Anstatt zu hinterfragen, ob an einer Politik, die zu solchen Polemiken – auch im eigenen Land – führt, nicht etwas geändert werden sollte, kommt es nun zum gegenseitigen Mit-dem-Finger-aufeinander-Zeigen à la dritte Volksschule.

Ob Propaganda oder nicht – gegenseitiges Auf-die-Finger-Hauen und darum wetteifern, wer der „Bösere“ ist, hilft in diesem Fall aber keiner der beiden Seiten. Stattdessen sollte man aus diesem Fall lernen und endlich das bereits seit Jahren bestehende Grundproblem angehen: eine fehlende europäische Asylpolitik und Einheit in Europa. Das Ereignis zeigt auch: Die Spaltung besteht weniger zwischen Deutschland und Italien, als vielmehr zwischen dem liberalen und konservativen Lager – eine Spaltung, die europaweit zu sehen ist.
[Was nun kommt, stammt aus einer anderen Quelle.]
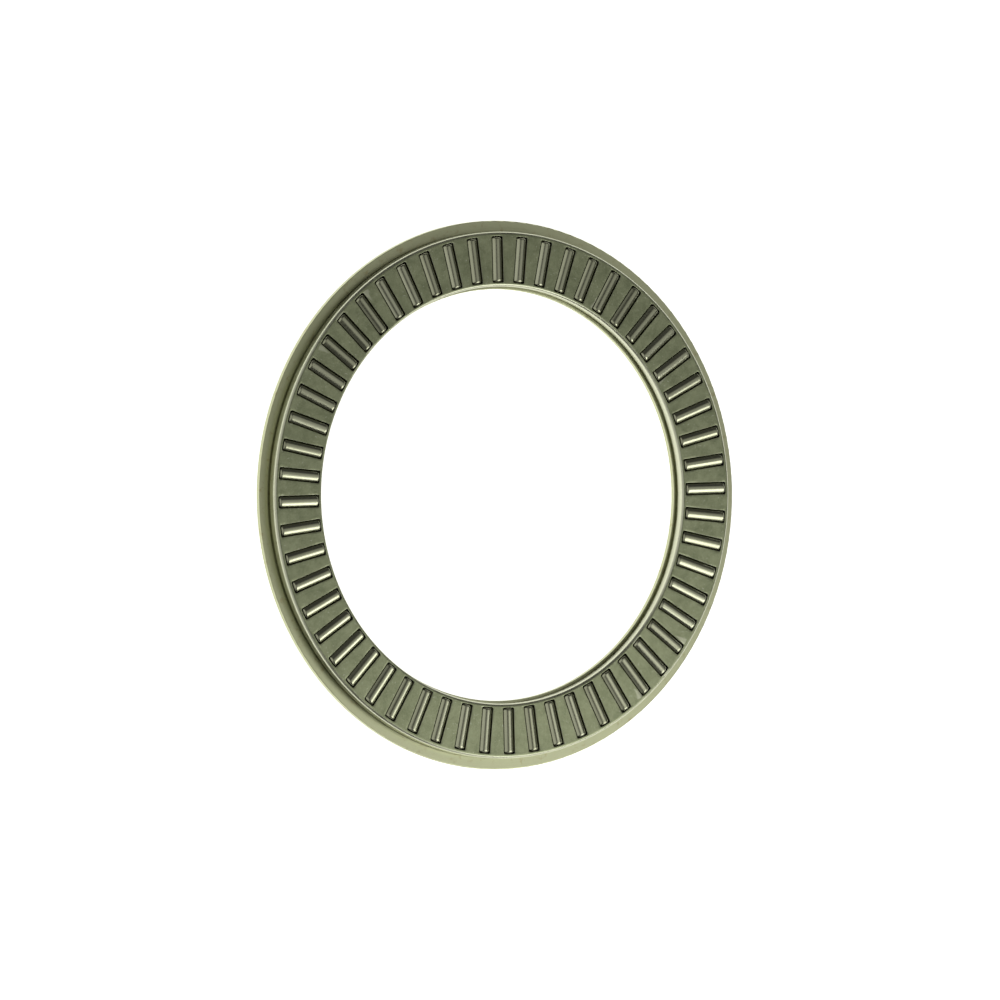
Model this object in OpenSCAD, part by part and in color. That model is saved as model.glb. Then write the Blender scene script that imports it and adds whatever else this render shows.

Nicht nur deutsche Organisationen, auch italienische Medien, Politiker und Wissenschaftler solidarisierten sich mit Carola Rackete und sprachen sich gegen Salvinis Abschottungspolitik aus. Daher wird klar: Die Flüchtlingsbewegungen müssen „gemanaged“ werden, und zwar auf europäischer Ebene. Denn dieses Problem kann nicht national gelöst werden. Solange die EU sich nicht solidarisiert und endlich strukturelle Lösungen findet, werden sich nicht nur die EU-Staaten untereinander zerstreiten, sondern insbesondere auch die innerstaatlichen Gesellschaften immer mehr spalten. Und damit ist keiner Regierung geholfen.